The game-changing moment may have arrived as early as the eighth minute when Jordan Henderson released Stewart Downing with a piercing pass. But the £20 million winger's extraordinary record of neither scoring nor providing a league goal was extended as Joe Hart repelled his effort. He went on to bookend the game with fine saves, denying Bellamy and Rodriguez at the death.
Where one goalkeeper flourished, another floundered. Pepe Reina was culpable for Aguero's opener, diving over the Argentine's dipping shot. Glen Johnson was next to err, being out-jumped by Toure when Silva curled a corner in from the right wing.
It gave City a two-goal lead they never looked like relinquishing. Even when they were reduced to 10 men - the former Liverpool target Gareth Barry collecting a second caution for an innocuous but clumsy challenge on the advancing Daniel Agger - their response was to secure the points. Bursting forward, Yaya Toure brushed Martin Skrtel and went to ground. In a second contentious decision in quick succession, referee Mike Jones pointed to the spot and Milner converted.
Edin Dzeko subsequently hit the post but, while his drought extended to a 10th game, he dragged defenders out of position to afford Aguero space. At the other end, Andy Carroll's wait for a goal is just as long, but Liverpool's need is greater. Neither formation nor personnel suited the target man and there was some surprise that the decision not to appeal against Suarez's suspension was announced when it was, depriving them of the top scorer now.

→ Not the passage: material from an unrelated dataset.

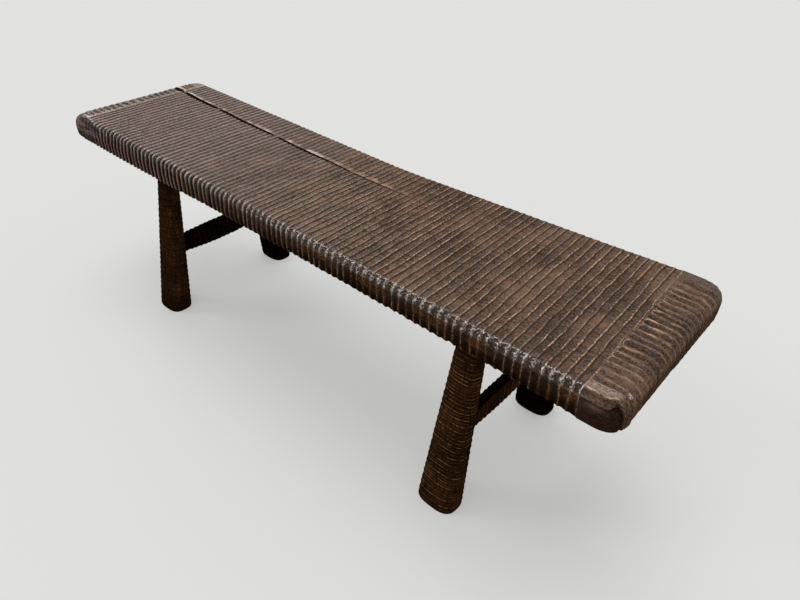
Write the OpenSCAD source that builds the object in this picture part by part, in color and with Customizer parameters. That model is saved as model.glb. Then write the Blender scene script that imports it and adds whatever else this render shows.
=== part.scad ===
// Carved teak bench: one slab seat on four splayed legs, with a stretcher between each near and far leg.
// Millimetres. X runs along the seat, the near edge is on the -Y side, Z is up and the floor is Z = 0.

/* [Seat] */
// Length of the seat
seat_length = 1462; // [1200:2:1900]
// Height of the seat top above the floor
seat_height = 450; // [400:5:520]
// Thickness of the seat slab
seat_thickness = 58; // [54:1:75]
// Distance from the centre line to the straight near edge
near_edge_reach = 188; // [170:1:200]
// Distance from the centre line to the far edge at the left end
far_left_reach = 177; // [170:1:200]
// Distance from the centre line to the far edge at its waist
waist_reach = 160; // [150:1:169]
// Distance from the centre line to the far edge at the right end
far_right_reach = 201; // [170:1:201]
// Where the waist lies, measured from the middle towards the right end
waist_shift = 75; // [-100:5:200]
// Length at each end over which the far edge runs parallel to the near edge
end_straight = 70; // [60:5:110]
// Radius of the near left corner seen from above
near_left_corner_radius = 12; // [6:1:40]
// Radius of the near right corner seen from above
near_right_corner_radius = 28; // [6:1:40]
// Radius of the far left corner seen from above
far_left_corner_radius = 30; // [28:1:55]
// Radius of the far right corner seen from above
far_right_corner_radius = 41; // [28:1:55]
// Radius along the seat's upper edges
top_edge_radius = 24; // [10:1:27]
// Radius along the seat's lower edges
bottom_edge_radius = 14; // [4:1:18]

/* [Drying crack] */
// Width of the crack where it opens at the left end
crack_width = 4; // [1:0.5:6]
// Depth of the crack below the seat top
crack_depth = 9; // [3:1:14]

/* [Legs] */
// Distance from each end of the seat to the leg centres
leg_inset = 281; // [180:5:340]
// Distance between the near and far foot centres
foot_spacing = 340; // [320:2:360]
// Distance between the near and far leg centres under the seat
leg_top_spacing = 228; // [200:2:250]
// Size of a foot along the seat
foot_length = 87; // [70:1:100]
// Size of a foot across the seat
foot_width = 63; // [56:1:72]
// Corner radius of a foot
foot_corner_radius = 26; // [10:1:27]
// Size of a leg's top along the seat
leg_top_length = 51; // [44:1:64]
// Size of a leg's top across the seat
leg_top_width = 39; // [38:1:50]
// Corner radius of a leg's top
leg_top_corner_radius = 17; // [8:1:18]

/* [Stretchers] */
// Thickness of a stretcher along the seat
stretcher_thickness = 22; // [18:1:30]
// Height of a stretcher at its middle
stretcher_height = 58; // [46:1:70]
// Height of a stretcher's lowest point above the floor
stretcher_clearance = 134; // [90:2:220]
// Rise of a stretcher's upper edge from its ends to its middle
upper_rise = 4; // [2:1:8]
// Drop of a stretcher's lower edge from its ends to its middle
lower_drop = 8; // [2:1:10]
// How far a stretcher's end is let into the leg's face
let_in = 6; // [5:1:8]

/* [Joints] */
// Diameter of the round tenon on a leg's top
leg_tenon_diameter = 30; // [22:1:32]
// Length of that tenon
leg_tenon_length = 32; // [24:1:36]
// Diameter of the round tenon on a stretcher's end
stretcher_tenon_diameter = 15; // [12:1:17]
// Length of that tenon
stretcher_tenon_length = 20; // [14:1:24]
// Gap round a tenon in its mortise, taken up by glue
tenon_gap = 0.15; // [0.05:0.05:0.3]
// Space left at the bottom of a mortise beyond the tenon
mortise_end_space = 1.5; // [1:0.5:3]
// Gap between a wedge and its slot, or a stretcher and its housing
wedge_gap = 0.1; // [0.05:0.05:0.3]
// Thickness of a leg wedge at its butt
leg_wedge_thickness = 5; // [3:0.5:7]
// Width of a leg wedge
leg_wedge_width = 24; // [16:1:26]
// Length of a leg wedge
leg_wedge_length = 22; // [14:1:26]
// Thickness of a stretcher wedge at its butt
stretcher_wedge_thickness = 3; // [2:0.5:4]
// Width of a stretcher wedge
stretcher_wedge_width = 12; // [8:1:13]
// Length of a stretcher wedge
stretcher_wedge_length = 13; // [8:1:16]
// Thickness of any wedge at its tip
wedge_tip_thickness = 1; // [0.5:0.5:1.5]

/* [Hidden] */

$fn = 64;
// Facets of the long flat arcs along a stretcher
long_arc_facets = 1440;
// How far a cutting shape runs past what it cuts
overcut = 10;

LEFT = -1;
RIGHT = 1;
NEAR = -1;
FAR = 1;

half_length = seat_length / 2;
shoulder_height = seat_height - seat_thickness;
leg_x = half_length - leg_inset;
foot_y = foot_spacing / 2;
leg_top_y = leg_top_spacing / 2;
// A leg leans across the seat, from its foot in towards its top
leg_lean = atan((foot_y - leg_top_y) / shoulder_height);

// The far edge slopes from its end stretches in to the waist
slope_end = half_length - end_straight;
far_left_slope = (waist_reach - far_left_reach) / (waist_shift + slope_end);
far_right_slope = (far_right_reach - waist_reach) / (slope_end - waist_shift);

// A stretcher is housed in the inner faces of its two legs
stretcher_middle = stretcher_clearance + stretcher_height / 2;
leg_share = stretcher_middle / shoulder_height;
leg_y_at_stretcher = foot_y + (leg_top_y - foot_y) * leg_share;
leg_width_at_stretcher = foot_width + (leg_top_width - foot_width) * leg_share;
stretcher_reach = leg_y_at_stretcher - leg_width_at_stretcher / 2 + let_in;
upper_radius = (pow(stretcher_reach, 2) + pow(upper_rise, 2)) / (2 * upper_rise);
lower_radius = (pow(stretcher_reach, 2) + pow(lower_drop, 2)) / (2 * lower_drop);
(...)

"He's got to serve eight games at some point, but this time's as good as any," Dalglish argued. "It's better to get the situation over and done with." The on-field repercussions will become apparent over the next six weeks but, if this is an indication, they could be considerable. Suarez's comeback could be controversial indeed, if it is against Manchester United at Old Trafford but Dalglish said: "I'll just be delighted to get him back." He needs the Uruguayan because, after a case that seemed to produce no winners, one beneficiary emerged: Manchester City.
MAN OF THE MATCH: Vincent Kompany - A commanding performance at the heart of the back four. The captain dealt well with Andy Carroll and helped ensure that City supplanted Liverpool as the possessors of the division's meanest defence.
MANCHESTER CITY VERDICT: Without being at their most fluent or fantastic, the scoreline made it an emphatic return to form after failing to score in their previous two games and they were reassuringly solid. Barry's ban will rule him out of the FA Cup tie against Manchester United, meaning Nigel de Jong may be granted the chance to improve upon an undistinguished season. Another bit-part player, Kolo Toure, tends to be chosen for major matches and has helped Kompany keep clean sheets against both Arsenal and Liverpool. For Mancini, a concern comes when both Toures go to the African Cup of Nations. "I try to find another Yaya in the squad but there isn't another Yaya," he sighed.
LIVERPOOL VERDICT: It was intriguing that, for the third successive game, Gerrard replaced Charlie Adam, a trend that suggests the Scot is at threat from the captain's return. He was the major culprit as, not for the first time, Liverpool's set-pieces were poor. While it is hard for Bellamy to play two games in a week, the chance to give him a rest in Friday's FA Cup tie against Oldham perhaps could have prompted his inclusion. He improved Liverpool when he did come on.